The view downriver, above on the right, shows again the two clusters of tall buildings downtown that I first observed on the 16th Street Bridge (see July 13 post).
Several well-known landmarks (which I have mentioned in other posts) are visible from the 31st Street Bridge. First on the downstream side (above left) is the Immaculate Heart of Mary Church. Perhaps because of the lighting and angle, I don’t think it appears as impressive in the picture as it does in real life. I mentioned this landmark previously in my post about the Fort Duquesne Bridge. On the other side of the bridge (above right), the most famous landmark is Children’s Hospital, which came up in the 9th Street Bridge post. Before doing this project, I don’t think I realized just how big Children’s Hospital is. I thought it was big, but I’ve learned from observing it from the 9th and 31st Street bridges that it is actually huge. Closer to the bridge a little lower on the hill from the hospital is the St. Augustine Church in Lawrenceville, one of the many large, old, and beautiful churches in the city. I’d also like to point out the little church on the right-hand side of the photo towering above its surroundings. I don’t want to go into much detail about it now, but it is one of Pittsburgh’s repurposed churches and I will be coming back to it in a future post.

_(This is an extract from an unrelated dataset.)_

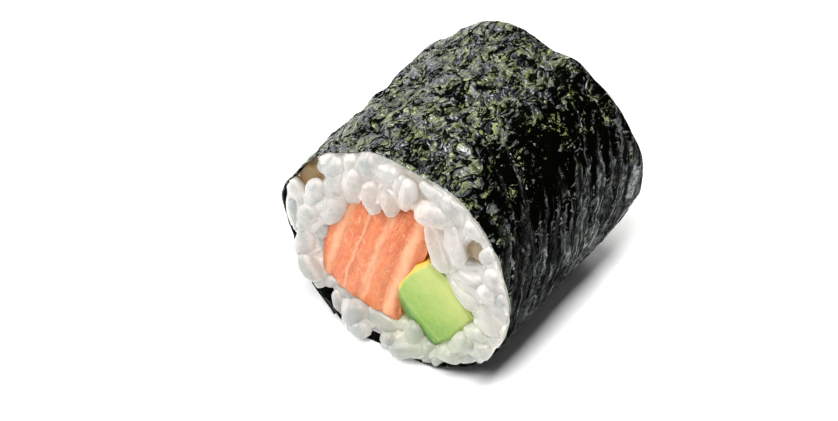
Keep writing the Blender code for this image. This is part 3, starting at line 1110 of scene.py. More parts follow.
@dataclass
class Filling:
    """A block of filling that runs through the roll, in millimetres from the roll's axis."""

    name: str
    node: str
    top_left: Corner
    top_right: Corner
    bottom_right: Corner
    bottom_left: Corner
    bow_top: Corner
    bow_right: Corner
    bow_bottom: Corner
    bow_left: Corner
    cells: tuple[int, int] = (72, 88)
    slices: int = 12
    rounding: float = 0.16
    proud: float = 0.2
    crown: float = 0.2
    edge: float = 0.35

    def place(self, across: np.ndarray, up: np.ndarray) -> tuple[np.ndarray, np.ndarray]:
        """Where points of the unit square lie in the section.

        Args:
            across: From -1 at the left side to 1 at the right side.
            up: From -1 at the bottom to 1 at the top.

        Returns:
            Their X and Z.
        """
        right = (1.0 + across * np.sqrt(1.0 - self.rounding * up**2)) / 2.0
        top = (1.0 + up * np.sqrt(1.0 - self.rounding * across**2)) / 2.0
        shares = (
            (self.top_left, (1.0 - right) * top),
            (self.top_right, right * top),
            (self.bottom_right, right * (1.0 - top)),
            (self.bottom_left, (1.0 - right) * (1.0 - top)),
            (self.bow_top, top * (1.0 - across**2)),
            (self.bow_right, right * (1.0 - up**2)),
            (self.bow_bottom, (1.0 - top) * (1.0 - across**2)),
            (self.bow_left, (1.0 - right) * (1.0 - up**2)),
        )
        return sum(p[0] * share for p, share in shares), sum(p[1] * share for p, share in shares)

    @staticmethod
    def end_places(x: np.ndarray, z: np.ndarray, end: End) -> np.ndarray:
        """Places where noise is read for a cut end, far from those of the other end."""
        return np.stack((x, np.full_like(x, 20.0 * end.value), z), axis=1)

    def reach(self, across: np.ndarray, up: np.ndarray, end: End) -> np.ndarray:
        """How far a cut end stands past the rim of the wrap.

        Args:
            across: Places in the unit square.
            up: The same.
            end: Which end, for a filling whose ends differ.

        Returns:
            The distance in millimetres.
        """
        fullness = self.crown * (1.0 - across**2) * (1.0 - up**2)
        rim = np.maximum(np.abs(across), np.abs(up))
        return self.proud + fullness - self.edge * smoothstep(0.84, 1.0, rim) ** 2

    def outline(self, steps: int = 48) -> np.ndarray:
        """Points round the section.

        Args:
            steps: How many.

        Returns:
            Their X and Z in millimetres, one point in each row.
        """
        run = np.linspace(-1.0, 1.0, steps // 4, endpoint=False)
        one = np.ones_like(run)
        across = np.concatenate((run, one, -run, -one))
        up = np.concatenate((one, -run, -one, run))
        return np.stack(self.place(across, up), axis=1)

    @staticmethod
    def unit_block(name: str, cells: tuple[int, int], slices: int) -> bpy.types.Mesh:
        """A block 2 units each way, with its cut ends across Y.

        Args:
            name: The mesh's name.
            cells: Columns and rows of each cut end.
            slices: Slices along Y.

        Returns:
            The mesh.
        """
        block = bmesh.new()
        upright = Matrix.Rotation(math.pi / 2, 4, "X")
        bmesh.ops.create_grid(block, x_segments=cells[0], y_segments=cells[1], size=1.0, matrix=upright)
        bmesh.ops.translate(block, verts=block.verts, vec=(0.0, -1.0, 0.0))
        grown = bmesh.ops.extrude_face_region(block, geom=block.faces[:])
        far_end = [item for item in grown["geom"] if isinstance(item, bmesh.types.BMVert)]
        bmesh.ops.translate(block, verts=far_end, vec=(0.0, 2.0, 0.0))
        if slices > 1:
            lengthwise = [edge for edge in block.edges if edge.calc_length() > 1.0]
            bmesh.ops.subdivide_edges(block, edges=lengthwise, cuts=slices - 1, use_grid_fill=True)
        bmesh.ops.recalc_face_normals(block, faces=block.faces)
        mesh = bpy.data.meshes.new(name)
        block.to_mesh(mesh)
        block.free()
        return mesh

    def mesh(
        self, name: str, cells: tuple[int, int], slices: int, grow: float = 0.0, overrun: float = 0.0
    ) -> bpy.types.Object:
        """Makes the block, or a larger one of its form to cut with.

        Args:
            name: The object's name.
            cells: Columns and rows of each cut end.
            slices: Slices along the roll.
            grow: How far its sides stand out, in millimetres.
            overrun: How far its ends run past the cut, in millimetres.

        Returns:
            The object.
        """
        mesh = self.unit_block(name, cells, slices)
        across, along, up = read_vectors(mesh.vertices, "co").T
        x, z = self.place(across, up)
        middle_x, middle_z = self.place(np.zeros(1), np.zeros(1))
        out = np.hypot(x - middle_x, z - middle_z) + 1e-6
        x = x + (x - middle_x) / out * grow
        z = z + (z - middle_z) / out * grow
        side = np.sign(along)
        tip = np.where(side < 0.0, self.reach(across, up, End.SHOWN), self.reach(across, up, End.FAR))
        y = along * (ROLL.length / MM / 2.0 + overrun) + np.where(np.abs(along) > 0.999, side * tip, 0.0)
        points = np.stack((x, y, z + ROLL.axis_height / MM), axis=1) * MM
        mesh.vertices.foreach_set("co", points.ravel())
        mesh.update()
        mesh.shade_smooth()
        return add_object(name, mesh)

    def build(self, finish: bpy.types.Material) -> bpy.types.Object:
        """Makes the filling and dresses it.

        Args:
            finish: Its material.

        Returns:
            The finished piece.
        """
        block = self.mesh(self.name, self.cells, self.slices)
        block.data.set_sharp_from_angle(angle=math.radians(70))
        block.data.materials.append(finish)
        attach(block, BODY)
        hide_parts(self.node)
        return block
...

I decided to address each of the Three Sisters separately after all and for some reason to do it out of order (which is quite unusual for me as I am generally very methodical). The 9th Street Bridge is also called the Rachel Carson Bridge. Rachel Carson was an environmentalist who grew up near Pittsburgh and attended college at the forerunner of Chatham University (one of Pittsburgh’s many universities). The bridge was named in her honor on Earth Day in 2006. Unlike the other Three Sisters Bridges, there is no specific reason why this bridge should have been named for Rachel Carson. The 6th Street Bridge (see June 14th post) renamed for Roberto Clemente, a former Pirates player, connects to PNC Park, the current home of the Pittsburgh Pirates, while the 7th Street Bridge renamed for Andy Warhol connects to the Andy Warhol Museum (see June 22 post). As far as I am aware, there is no similar connection between the location of the 9th Street Bridge and its namesake.

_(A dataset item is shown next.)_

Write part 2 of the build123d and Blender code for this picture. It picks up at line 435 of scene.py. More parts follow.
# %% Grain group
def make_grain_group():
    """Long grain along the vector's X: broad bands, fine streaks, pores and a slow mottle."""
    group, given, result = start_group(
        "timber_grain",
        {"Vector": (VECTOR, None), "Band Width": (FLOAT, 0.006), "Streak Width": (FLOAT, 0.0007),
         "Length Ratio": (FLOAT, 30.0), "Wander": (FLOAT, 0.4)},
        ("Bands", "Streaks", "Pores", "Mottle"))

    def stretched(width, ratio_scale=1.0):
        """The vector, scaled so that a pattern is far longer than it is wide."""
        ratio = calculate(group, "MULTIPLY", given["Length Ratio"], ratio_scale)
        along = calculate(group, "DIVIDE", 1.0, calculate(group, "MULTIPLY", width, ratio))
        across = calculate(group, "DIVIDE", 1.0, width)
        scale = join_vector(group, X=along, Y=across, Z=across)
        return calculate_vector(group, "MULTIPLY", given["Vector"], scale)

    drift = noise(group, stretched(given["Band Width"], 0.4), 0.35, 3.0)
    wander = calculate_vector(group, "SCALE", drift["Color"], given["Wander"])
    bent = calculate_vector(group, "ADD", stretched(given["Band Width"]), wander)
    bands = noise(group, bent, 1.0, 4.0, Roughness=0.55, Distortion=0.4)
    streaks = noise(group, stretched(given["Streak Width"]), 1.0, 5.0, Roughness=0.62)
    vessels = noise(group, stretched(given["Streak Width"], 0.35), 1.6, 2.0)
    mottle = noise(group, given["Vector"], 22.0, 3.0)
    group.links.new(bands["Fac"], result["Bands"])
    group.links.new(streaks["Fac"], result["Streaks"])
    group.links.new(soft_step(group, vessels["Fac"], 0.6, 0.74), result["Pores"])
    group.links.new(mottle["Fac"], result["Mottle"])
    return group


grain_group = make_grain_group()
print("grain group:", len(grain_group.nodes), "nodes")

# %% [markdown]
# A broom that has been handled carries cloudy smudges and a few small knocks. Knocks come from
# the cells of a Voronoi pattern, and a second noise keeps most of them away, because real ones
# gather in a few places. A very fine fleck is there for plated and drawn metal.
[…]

As far as my observations go, this bridge is the least used of the Three Sisters. The south end of the bridge is near CAPA High School (for performing arts) and the Convention Center, but the north end does not connect to any buildings or sights that seem like they attract much traffic, while the north end of the other two connect to a museum and a ballpark. In addition to the surroundings, the condition of the bridge suggested that it is not as well cared for (perhaps because there is less traffic) than the others. There are two stone pillars at each end of each of the three bridges. One of these on the Rachel Carson Bridge was almost completely covered in vines and weeds. The side facing into the bridge holds the plaque identifying the bridge and was the only side not covered in growth. On second thought, perhaps this is not due to a lack of maintenance but rather in recognition of the fact that Rachel Carson was an environmentalist.

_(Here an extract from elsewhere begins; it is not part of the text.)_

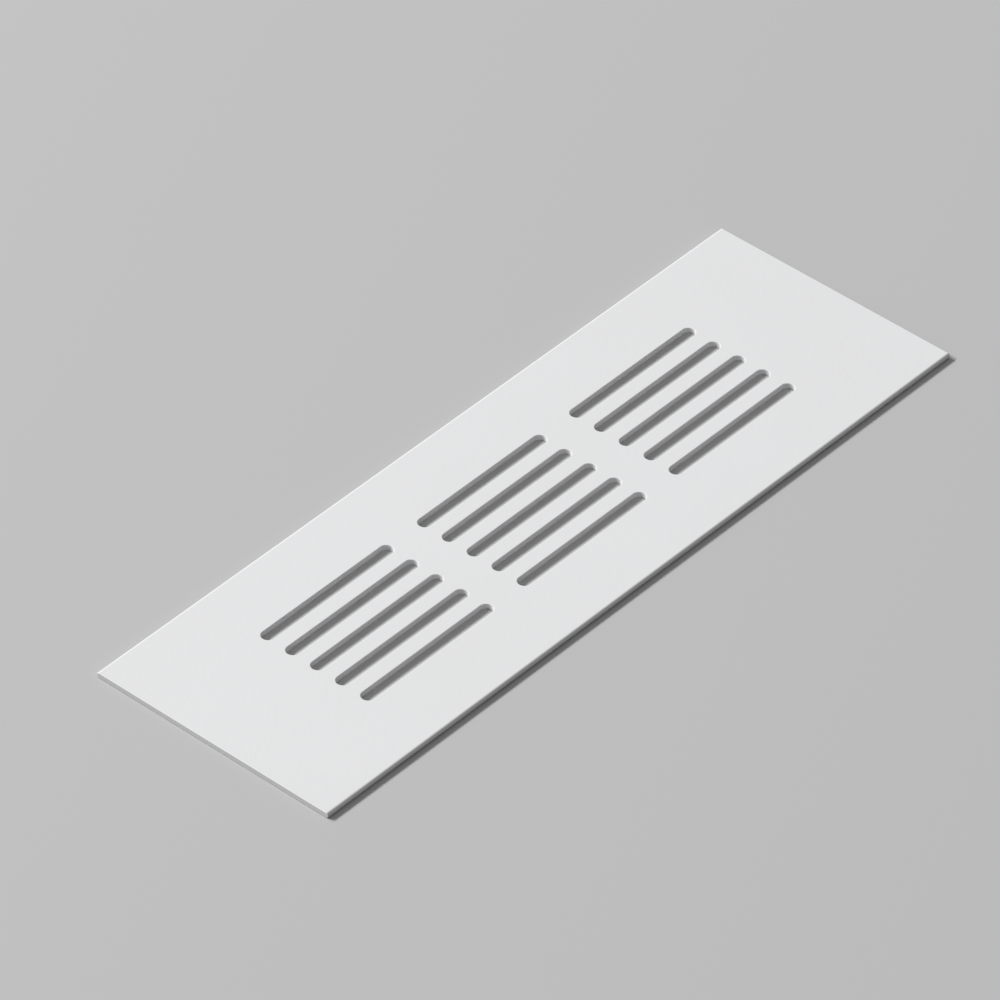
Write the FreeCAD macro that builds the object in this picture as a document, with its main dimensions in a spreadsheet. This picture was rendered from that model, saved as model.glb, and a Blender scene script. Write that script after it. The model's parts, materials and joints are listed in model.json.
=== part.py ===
import FreeCAD, Part
import math
import os
import Sketcher

# Flat ventilation grille: one strip of aluminium with full-round long edges, powder
# coated white, with three groups of five slots. Millimetres. The origin is the centre
# of the back face, +X runs along the plate, +Y across it and +Z out of its front face.

# Driving dimensions.
SIZES = {
    "plate_length": 300.0,  # overall, along X
    "plate_width": 100.0,  # overall, along Y
    "plate_thickness": 2.15,  # a 2 mm strip with its coat; its long edges are full round
    "slot_length": 60.0,  # end to end, over the round ends
    "slot_width": 4.8,  # a 5 mm slot less the coat on its two walls
    "slot_rows": 5,  # slots side by side in each group
    "slot_groups": 3,  # groups in line along the plate
    "row_web": 6.0,  # strip of metal between two rows
    "group_bridge": 13.5,  # strip of metal between two groups
    "end_edge_radius": 0.25,  # all round the two end faces
    "slot_rim_break": 0.2,  # the rim of each slot, on the front
    "back_rim_break": 0.15,  # the rim of each slot, on the back
}

# From the centre of one slot to the centre of the next.
ROW_PITCH = "(Sizes.slot_width + Sizes.row_web)"
GROUP_PITCH = "(Sizes.slot_length + Sizes.group_bridge)"

# How a sketch's constraints number its X axis, which starts at the origin, and the
# points of an edge.
X_AXIS = -1
START, END, CENTRE = 1, 2, 3

# Two places this close, in millimetres, count as one.
PLACE_TOLERANCE = 1e-6
# The share by which the metal that the slots remove may miss its worked-out volume.
VOLUME_TOLERANCE = 1e-6


def add_sizes(doc):
    """Write the driving dimensions into a spreadsheet, one named cell each."""
    sheet = doc.addObject("Spreadsheet::Sheet", "Sizes")
    for row, (alias, value) in enumerate(SIZES.items(), start=1):
        sheet.set(f"A{row}", alias.replace("_", " "))
        sheet.set(f"B{row}", str(value))
        sheet.setAlias(f"B{row}", alias)
    doc.recompute()


def add_sketch(body, name, role):
    """Start a sketch on one of the body's own planes."""
    sketch = body.newObject("Sketcher::SketchObject", name)
    plane = next(item for item in body.Origin.OriginFeatures if item.Role == role)
    sketch.AttachmentSupport = (plane, [""])
    sketch.MapMode = "FlatFace"
    return sketch


def add_dimension(sketch, name, constraint, expression):
    """Add a named dimension to a sketch and drive it from the spreadsheet."""
    index = sketch.addConstraint(constraint)
    sketch.renameConstraint(index, name)
    sketch.setExpression(f"Constraints.{name}", expression)


def draw_round_ended(sketch, length_name, width_name):
    """Draw straight sides and full-round ends, centred on the sketch's own origin."""
    radius = SIZES[width_name] / 2
    x = SIZES[length_name] / 2 - radius
    up = FreeCAD.Vector(0, 0, 1)
    quarter = math.pi / 2

    far = sketch.addGeometry(
        Part.LineSegment(FreeCAD.Vector(x, radius), FreeCAD.Vector(-x, radius))
    )
    left_circle = Part.Circle(FreeCAD.Vector(-x, 0), up, radius)
    left = sketch.addGeometry(Part.ArcOfCircle(left_circle, quarter, 3 * quarter))
    near = sketch.addGeometry(
        Part.LineSegment(FreeCAD.Vector(-x, -radius), FreeCAD.Vector(x, -radius))
    )
    right_circle = Part.Circle(FreeCAD.Vector(x, 0), up, radius)
    right = sketch.addGeometry(Part.ArcOfCircle(right_circle, -quarter, quarter))

    loop = [far, left, near, right]
    for edge, following in zip(loop, loop[1:] + loop[:1]):
        sketch.addConstraint(Sketcher.Constraint("Tangent", edge, END, following, START))
    sketch.addConstraint(Sketcher.Constraint("Equal", left, right))
    sketch.addConstraint(Sketcher.Constraint("Horizontal", near))
    sketch.addConstraint(
        Sketcher.Constraint("Symmetric", left, CENTRE, right, CENTRE, X_AXIS, START)
    )
    straight = Sketcher.Constraint("DistanceX", left, CENTRE, right, CENTRE, 2 * x)
    width = Sketcher.Constraint("Diameter", right, 2 * radius)
    straight_length = f"Sizes.{length_name} - Sizes.{width_name}"
    add_dimension(sketch, "straight_length", straight, straight_length)
    add_dimension(sketch, "width", width, f"Sizes.{width_name}")


def draw_section(body):
    """The plate's section at its -X end, standing on the height of the back face."""
    sketch = add_sketch(body, "plate_section", "YZ_Plane")
    draw_round_ended(sketch, "plate_width", "plate_thickness")
    place = "AttachmentOffset.Base"
    sketch.setExpression(f"{place}.y", "Sizes.plate_thickness / 2")
    sketch.setExpression(f"{place}.z", "-Sizes.plate_length / 2")
    return sketch


def draw_slot(body):
    """One slot, at the pattern's first place, on the front face."""
    sketch = add_sketch(body, "slot_outline", "XY_Plane")
    draw_round_ended(sketch, "slot_length", "slot_width")
    place = "AttachmentOffset.Base"
    sketch.setExpression(f"{place}.x", f"-(Sizes.slot_groups - 1) * {GROUP_PITCH} / 2")
    sketch.setExpression(f"{place}.y", f"-(Sizes.slot_rows - 1) * {ROW_PITCH} / 2")
    sketch.setExpression(f"{place}.z", "Sizes.plate_thickness")
    return sketch


def pad_plate(body):
    """The strip, cut to length, before anything is cut from it."""
    plate = body.newObject("PartDesign::Pad", "plate")
    plate.Profile = draw_section(body)
    plate.setExpression("Length", "Sizes.plate_length")
    body.Tip = plate
    return plate


def pierce_slots(body):
    """Cut one slot through the plate and repeat it in rows and groups."""
    sketch = draw_slot(body)
    slot = body.newObject("PartDesign::Pocket", "slot")
    slot.Profile = sketch
    slot.Type = "ThroughAll"

    field = body.newObject("PartDesign::LinearPattern", "slot_field")
    field.Originals = [slot]
    field.Direction = (sketch, ["H_Axis"])
    field.Mode = "Spacing"
    field.setExpression("Offset", GROUP_PITCH)
    field.setExpression("Occurrences", "Sizes.slot_groups")
    field.Direction2 = (sketch, ["V_Axis"])
    field.Mode2 = "Spacing"
    # No row has a spacing of its own: the list starts with a zero otherwise.
    field.Spacings2 = []
    field.setExpression("Offset2", ROW_PITCH)
    field.setExpression("Occurrences2", "Sizes.slot_rows")
    body.Tip = field
    return field


def edge_names(shape, chosen):
    """Names of the shape's edges that are among the chosen ones."""
    return [
        f"Edge{number}"
        for number, edge in enumerate(shape.Edges, start=1)
        if any(edge.isSame(other) for other in chosen)
    ]


def face_at(shape, height):
    """The plate's level face at this height."""
    return next(
        face
        for face in shape.Faces
        if abs(face.BoundBox.ZMin - height) < PLACE_TOLERANCE
        and abs(face.BoundBox.ZMax - height) < PLACE_TOLERANCE
    )


def end_edges(shape):
    """The edges round the plate's two end faces."""
    reach = SIZES["plate_length"] / 2 - PLACE_TOLERANCE
    return [
        edge
        for edge in shape.Edges
        if edge.BoundBox.XMin > reach or edge.BoundBox.XMax < -reach
    ]


def slot_edges(face):
    """The edges of the holes in a face."""
    outline = face.OuterWire
    return [edge for wire in face.Wires if not wire.isSame(outline) for edge in wire.Edges]


def soften(body, kind, name, size, expression, chosen):
    """Round or bevel the chosen edges of the body as it stands."""
    base = body.Tip
    feature = body.newObject(kind, name)
    feature.Base = (base, edge_names(base.Shape, chosen))
    feature.setExpression(size, expression)
    body.Tip = feature
    body.Document.recompute()
    return feature


def build_plate(doc):
    """The one piece of the grille, as a body of its own."""
    body = doc.addObject("PartDesign::Body", "grille_plate")
    body.Label = "grille_plate"

    pad_plate(body)
    doc.recompute()
    blank_volume = body.Tip.Shape.Volume

    pierce_slots(body)
    doc.recompute()
    check_slots(blank_volume - body.Tip.Shape.Volume)

    rims = slot_edges(face_at(body.Tip.Shape, SIZES["plate_thickness"]))
    soften(body, "PartDesign::Chamfer", "slot_rims", "Size", "Sizes.slot_rim_break", rims)
    rims = slot_edges(face_at(body.Tip.Shape, 0))
    soften(body, "PartDesign::Chamfer", "back_rims", "Size", "Sizes.back_rim_break", rims)
    ends = end_edges(body.Tip.Shape)
    soften(body, "PartDesign::Fillet", "ends", "Radius", "Sizes.end_edge_radius", ends)
    return body


def check_slots(removed):
    """Compare the metal that the slots removed with what they should."""
    width = SIZES["slot_width"]
    straight = SIZES["slot_length"] - width
    slot_area = straight * width + math.pi * width**2 / 4
    count = SIZES["slot_groups"] * SIZES["slot_rows"]
    expected = count * slot_area * SIZES["plate_thickness"]
    if abs(removed - expected) > VOLUME_TOLERANCE * expected:
        raise RuntimeError(f"the slots removed {removed:.3f} mm3, not {expected:.3f} mm3")


def check_document(doc):
    """Stop at an object that failed without saying so."""
    for item in doc.Objects:
        if {"Invalid", "Error"} & set(item.State):
            raise RuntimeError(f"{item.Label} failed: {item.State}")
        if item.isDerivedFrom("Sketcher::SketchObject") and not item.FullyConstrained:
            raise RuntimeError(f"{item.Label} isn't fully constrained")


def export_piece(body):
    """Write a finished body to the file that bears its name."""
    shape = body.Shape
    if shape.isNull() or not shape.isValid():
        raise RuntimeError(f"{body.Label} has no valid shape")
    os.makedirs("parts", exist_ok=True)
    shape.exportStep(os.path.join("parts", f"{body.Label}.step"))
    print(f"{body.Label}: {shape.Volume / 1000:.3f} cm3, {len(shape.Faces)} faces")


def main():
    doc = FreeCAD.newDocument("ventilation_grille")
    add_sizes(doc)
    grille_plate = build_plate(doc)
    check_document(doc)
    export_piece(grille_plate)


main()
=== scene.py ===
import json
import math

import bmesh
import bpy
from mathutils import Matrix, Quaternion, Vector


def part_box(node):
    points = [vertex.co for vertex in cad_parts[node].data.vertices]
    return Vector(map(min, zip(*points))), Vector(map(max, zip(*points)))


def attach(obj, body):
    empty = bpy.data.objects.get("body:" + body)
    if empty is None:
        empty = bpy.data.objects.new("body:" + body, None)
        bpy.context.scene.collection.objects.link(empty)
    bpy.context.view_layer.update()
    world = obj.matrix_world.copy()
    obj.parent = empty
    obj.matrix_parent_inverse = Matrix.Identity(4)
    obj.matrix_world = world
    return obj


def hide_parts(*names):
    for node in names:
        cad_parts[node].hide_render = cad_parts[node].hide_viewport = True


# The looks of a flat ventilation grille: a thin white powder-coated plate with slots.
# Everything is in metres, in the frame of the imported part: the plate's back face lies
# at height 0, +X runs along its slots and +Z out of its front face.

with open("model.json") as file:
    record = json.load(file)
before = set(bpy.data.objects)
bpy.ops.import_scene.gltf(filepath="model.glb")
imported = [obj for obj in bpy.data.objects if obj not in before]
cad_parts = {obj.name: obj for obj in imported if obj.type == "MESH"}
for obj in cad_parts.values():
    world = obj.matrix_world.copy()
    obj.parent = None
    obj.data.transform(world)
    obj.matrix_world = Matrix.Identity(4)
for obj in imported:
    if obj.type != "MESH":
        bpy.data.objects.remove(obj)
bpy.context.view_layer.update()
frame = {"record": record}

MM = 0.001
QUARTER_TURN = math.pi / 2
ALONG = Vector((1, 0, 0))
UP = Vector((0, 0, 1))

# The plate and its slots. Its overall size and the slots' places come from the frame.
SLOT_RADIUS = 2.4 * MM
END_EDGE_RADIUS = 0.25 * MM
SLOT_RIM_RADIUS = 0.25 * MM
BACK_RIM_RADIUS = 0.15 * MM

# The steps in a half circle of a long edge or a slot's end, and in a rim's quarter circle.
LONG_EDGE_STEPS = 28
SLOT_END_STEPS = 28
RIM_STEPS = 5

# The powder coat. Colours are linear light, and a pattern's scale is in cells to the metre.
COAT_LIGHT = (0.800, 0.803, 0.812, 1.0)
COAT_DARK = (0.776, 0.777, 0.784, 1.0)
COAT_SPECULAR = 0.3
COAT_ROUGHNESS = {"To Min": 0.64, "To Max": 0.76}
DRIFT = {"Scale": 18.0, "Detail": 2.0}
SPECKS = {"Scale": 1900.0, "Detail": 2.0}
SPECK_SHARE = 0.35
ORANGE_PEEL = {"Scale": 520.0, "Detail": 1.5}
GRAIN = {"Scale": 2600.0, "Detail": 1.0}
GRAIN_SHARE = 0.50
TEXTURE_DEPTH = 0.03 * MM

# The floor. It passes a hair above the plate's back, because in one plane with it the
# back renders black from below.
FLOOR_SIZE = 24.0
FLOOR_HEIGHT = 0.01 * MM
FLOOR_PALE = (0.53, 0.53, 0.53, 1.0)
FLOOR_BOUNCE = (0.12, 0.12, 0.12, 1.0)
FLOOR_ROUGHNESS = 0.9
FLOOR_SPECULAR = 0.1

# The key light stands where it hardly reaches what the camera sees inside the slots.
KEY_AZIMUTH = math.radians(-158.0)
KEY_ELEVATION = math.radians(36.0)
KEY_DISTANCE = 8.0
KEY_WIDTH = 5.2
KEY_HEIGHT = 0.8
KEY_POWER = 785.0
WORLD_COLOUR = (1.0, 1.0, 1.0, 1.0)
WORLD_STRENGTH = 0.29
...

The views up and downriver from the Rachel Carson Bridge encompass mostly the other bridges around it. Upriver are a railroad bridge, the Veteran’s Bridge (see June 24 post), and the 16th Street Bridge (see July 13 and July 14 posts). However, rising above these bridges is the Children’s Hospital in Lawrenceville, another iconic Pittsburgh building visible from multiple points around the city and displaying a color scheme as intriguing as any of the London bridges.